>>

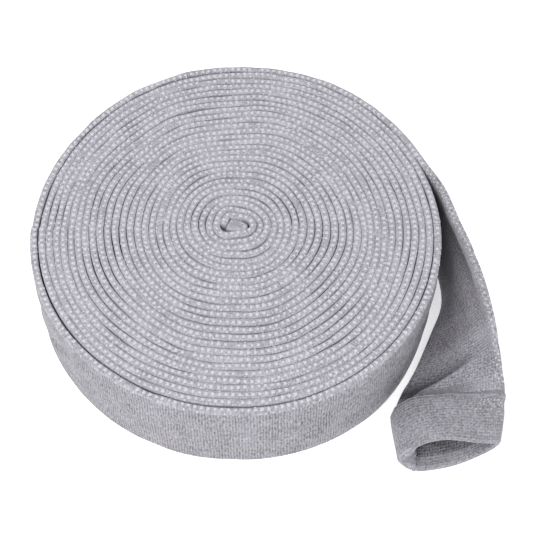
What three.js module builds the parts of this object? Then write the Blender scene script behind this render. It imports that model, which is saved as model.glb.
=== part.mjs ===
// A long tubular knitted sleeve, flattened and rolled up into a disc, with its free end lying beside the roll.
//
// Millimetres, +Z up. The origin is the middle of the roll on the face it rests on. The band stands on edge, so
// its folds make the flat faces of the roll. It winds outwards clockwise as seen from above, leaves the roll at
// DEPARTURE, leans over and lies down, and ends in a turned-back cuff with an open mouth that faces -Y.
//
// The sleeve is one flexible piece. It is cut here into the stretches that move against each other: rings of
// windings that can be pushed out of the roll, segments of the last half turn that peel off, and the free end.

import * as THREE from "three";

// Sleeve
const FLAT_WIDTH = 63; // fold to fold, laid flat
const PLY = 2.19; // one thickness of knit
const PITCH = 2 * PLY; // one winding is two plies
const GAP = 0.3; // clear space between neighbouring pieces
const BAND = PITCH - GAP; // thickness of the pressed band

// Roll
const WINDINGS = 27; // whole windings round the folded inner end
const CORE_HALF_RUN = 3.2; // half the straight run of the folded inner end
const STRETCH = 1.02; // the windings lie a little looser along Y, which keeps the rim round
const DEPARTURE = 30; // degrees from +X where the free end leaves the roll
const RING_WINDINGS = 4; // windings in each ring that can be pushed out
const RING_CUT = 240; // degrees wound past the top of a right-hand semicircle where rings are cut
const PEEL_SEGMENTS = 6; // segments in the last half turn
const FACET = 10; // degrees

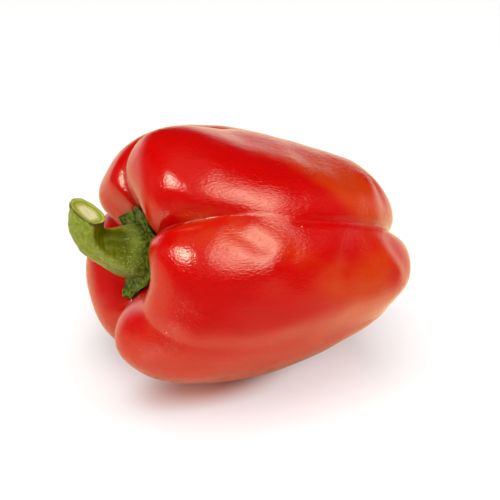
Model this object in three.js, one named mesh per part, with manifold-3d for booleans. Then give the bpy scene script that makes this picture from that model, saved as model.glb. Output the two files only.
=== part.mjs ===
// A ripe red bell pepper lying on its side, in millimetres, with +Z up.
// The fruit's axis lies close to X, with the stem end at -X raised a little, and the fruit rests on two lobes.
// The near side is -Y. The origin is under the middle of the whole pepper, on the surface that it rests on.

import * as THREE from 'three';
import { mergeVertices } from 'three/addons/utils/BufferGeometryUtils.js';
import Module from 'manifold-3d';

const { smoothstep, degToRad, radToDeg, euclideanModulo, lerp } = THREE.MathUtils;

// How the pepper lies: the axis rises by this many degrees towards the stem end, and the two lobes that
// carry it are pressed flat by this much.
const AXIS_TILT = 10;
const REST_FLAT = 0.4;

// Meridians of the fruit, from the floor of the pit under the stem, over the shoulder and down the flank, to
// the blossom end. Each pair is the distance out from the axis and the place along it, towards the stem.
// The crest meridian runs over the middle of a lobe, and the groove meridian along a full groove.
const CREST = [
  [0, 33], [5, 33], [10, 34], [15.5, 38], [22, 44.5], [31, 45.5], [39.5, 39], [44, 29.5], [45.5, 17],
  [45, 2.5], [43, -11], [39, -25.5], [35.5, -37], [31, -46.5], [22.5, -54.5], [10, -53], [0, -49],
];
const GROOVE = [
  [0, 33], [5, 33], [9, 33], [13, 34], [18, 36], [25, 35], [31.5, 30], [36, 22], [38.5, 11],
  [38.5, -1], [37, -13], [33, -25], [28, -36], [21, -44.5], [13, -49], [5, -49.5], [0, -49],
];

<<

Exercise aim:
Look at the material above and copy, word for word, its lines from the first through the one containing "Model this object".

Output below:
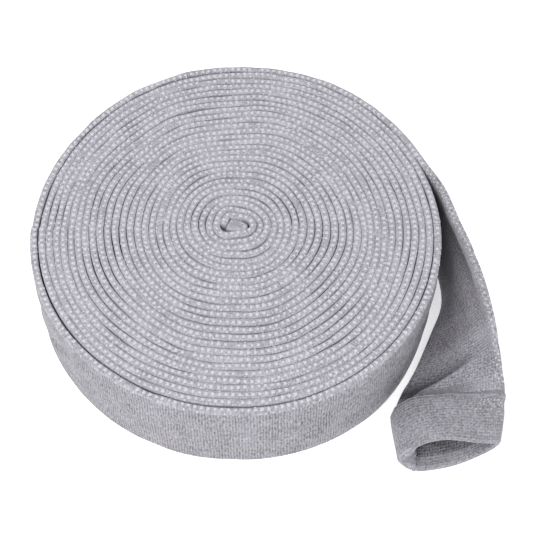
What three.js module builds the parts of this object? Then write the Blender scene script behind this render. It imports that model, which is saved as model.glb.
=== part.mjs ===
// A long tubular knitted sleeve, flattened and rolled up into a disc, with its free end lying beside the roll.
//
// Millimetres, +Z up. The origin is the middle of the roll on the face it rests on. The band stands on edge, so
// its folds make the flat faces of the roll. It winds outwards clockwise as seen from above, leaves the roll at
// DEPARTURE, leans over and lies down, and ends in a turned-back cuff with an open mouth that faces -Y.
//
// The sleeve is one flexible piece. It is cut here into the stretches that move against each other: rings of
// windings that can be pushed out of the roll, segments of the last half turn that peel off, and the free end.

import * as THREE from "three";

// Sleeve
const FLAT_WIDTH = 63; // fold to fold, laid flat
const PLY = 2.19; // one thickness of knit
const PITCH = 2 * PLY; // one winding is two plies
const GAP = 0.3; // clear space between neighbouring pieces
const BAND = PITCH - GAP; // thickness of the pressed band

// Roll
const WINDINGS = 27; // whole windings round the folded inner end
const CORE_HALF_RUN = 3.2; // half the straight run of the folded inner end
const STRETCH = 1.02; // the windings lie a little looser along Y, which keeps the rim round
const DEPARTURE = 30; // degrees from +X where the free end leaves the roll
const RING_WINDINGS = 4; // windings in each ring that can be pushed out
const RING_CUT = 240; // degrees wound past the top of a right-hand semicircle where rings are cut
const PEEL_SEGMENTS = 6; // segments in the last half turn
const FACET = 10; // degrees

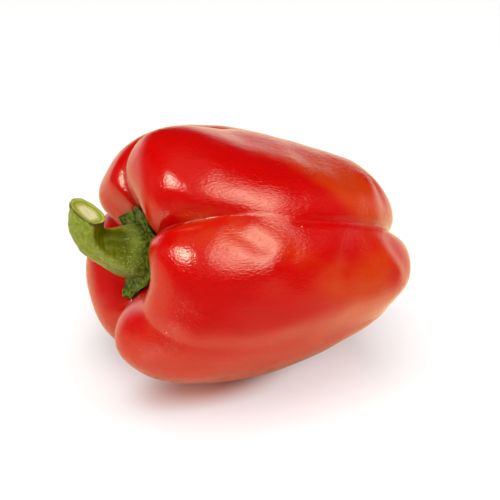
Model this object in three.js, one named mesh per part, with manifold-3d for booleans. Then give the bpy scene script that makes this picture from that model, saved as model.glb. Output the two files only.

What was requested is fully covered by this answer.